═══ RAW DATA

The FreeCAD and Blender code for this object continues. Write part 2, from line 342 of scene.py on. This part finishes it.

══════
═══ RAW DATA

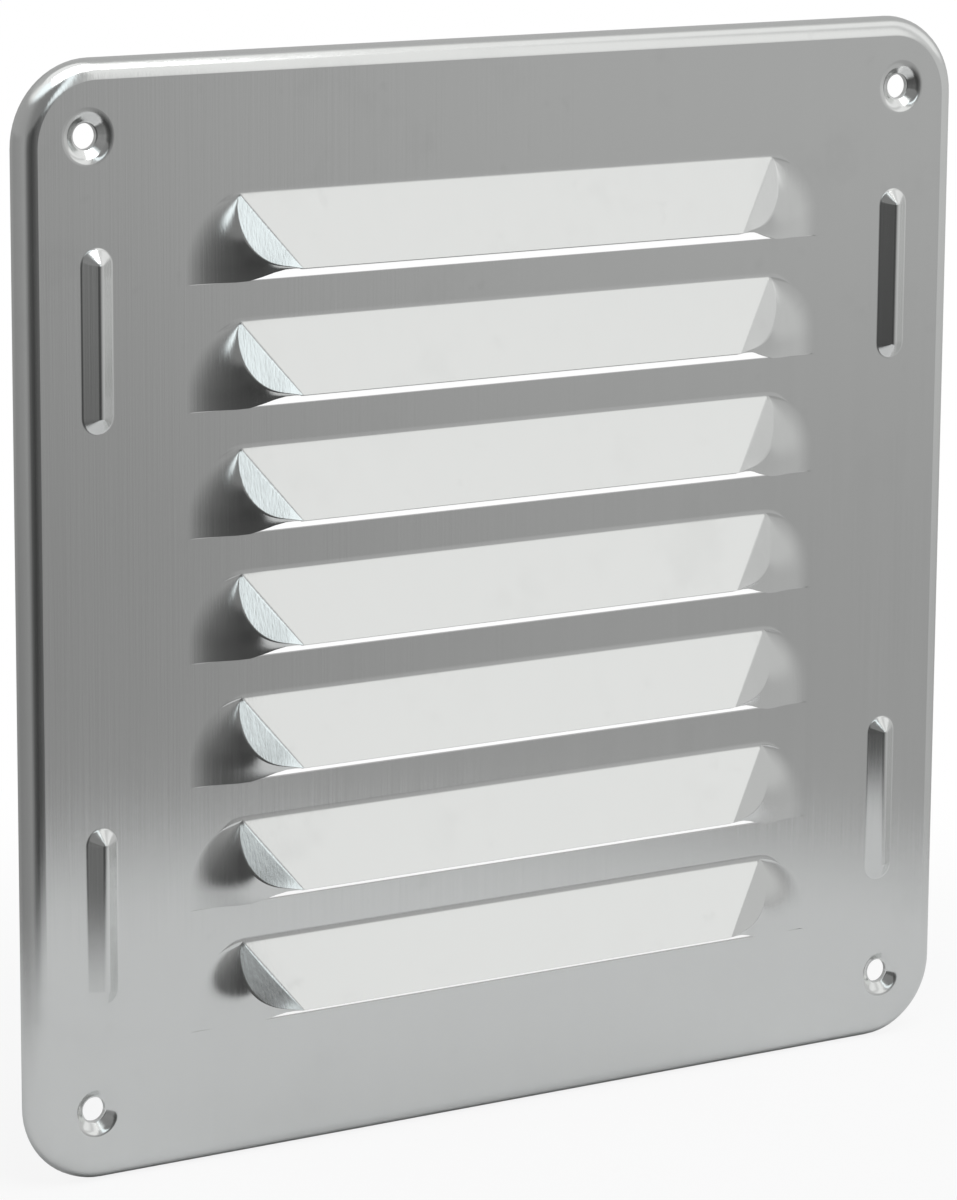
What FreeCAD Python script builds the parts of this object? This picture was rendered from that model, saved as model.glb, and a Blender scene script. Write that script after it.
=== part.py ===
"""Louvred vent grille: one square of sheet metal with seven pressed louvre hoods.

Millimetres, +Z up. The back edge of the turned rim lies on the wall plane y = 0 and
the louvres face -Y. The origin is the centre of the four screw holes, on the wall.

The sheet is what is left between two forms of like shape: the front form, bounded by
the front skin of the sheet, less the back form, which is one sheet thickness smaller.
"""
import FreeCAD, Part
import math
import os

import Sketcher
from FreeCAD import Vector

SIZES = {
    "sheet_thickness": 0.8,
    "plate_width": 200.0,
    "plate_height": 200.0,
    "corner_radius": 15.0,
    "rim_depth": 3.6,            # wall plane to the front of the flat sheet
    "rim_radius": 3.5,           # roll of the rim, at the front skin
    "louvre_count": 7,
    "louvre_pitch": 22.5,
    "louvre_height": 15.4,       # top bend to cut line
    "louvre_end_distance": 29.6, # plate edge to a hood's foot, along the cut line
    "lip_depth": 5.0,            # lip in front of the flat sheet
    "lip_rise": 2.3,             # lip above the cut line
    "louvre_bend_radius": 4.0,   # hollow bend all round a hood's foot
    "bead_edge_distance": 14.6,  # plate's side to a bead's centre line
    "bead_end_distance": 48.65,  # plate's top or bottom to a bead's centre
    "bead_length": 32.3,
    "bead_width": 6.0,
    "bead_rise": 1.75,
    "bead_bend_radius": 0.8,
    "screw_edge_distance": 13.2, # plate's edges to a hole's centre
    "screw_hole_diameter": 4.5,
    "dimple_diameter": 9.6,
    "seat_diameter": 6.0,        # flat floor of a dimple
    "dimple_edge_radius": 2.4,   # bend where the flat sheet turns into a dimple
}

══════
═══ RAW DATA

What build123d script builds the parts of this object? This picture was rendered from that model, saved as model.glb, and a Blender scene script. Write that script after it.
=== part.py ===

══════

## TASK TO COMPLETE
Keep both end lines and retype everything in the records above from the line containing "What FreeCAD Python" through the line containing "from FreeCAD import Vector", exactly, with nothing else.

## SOLUTION TO THIS TASK
What FreeCAD Python script builds the parts of this object? This picture was rendered from that model, saved as model.glb, and a Blender scene script. Write that script after it.
=== part.py ===
"""Louvred vent grille: one square of sheet metal with seven pressed louvre hoods.

Millimetres, +Z up. The back edge of the turned rim lies on the wall plane y = 0 and
the louvres face -Y. The origin is the centre of the four screw holes, on the wall.

The sheet is what is left between two forms of like shape: the front form, bounded by
the front skin of the sheet, less the back form, which is one sheet thickness smaller.
"""
import FreeCAD, Part
import math
import os

import Sketcher
from FreeCAD import Vector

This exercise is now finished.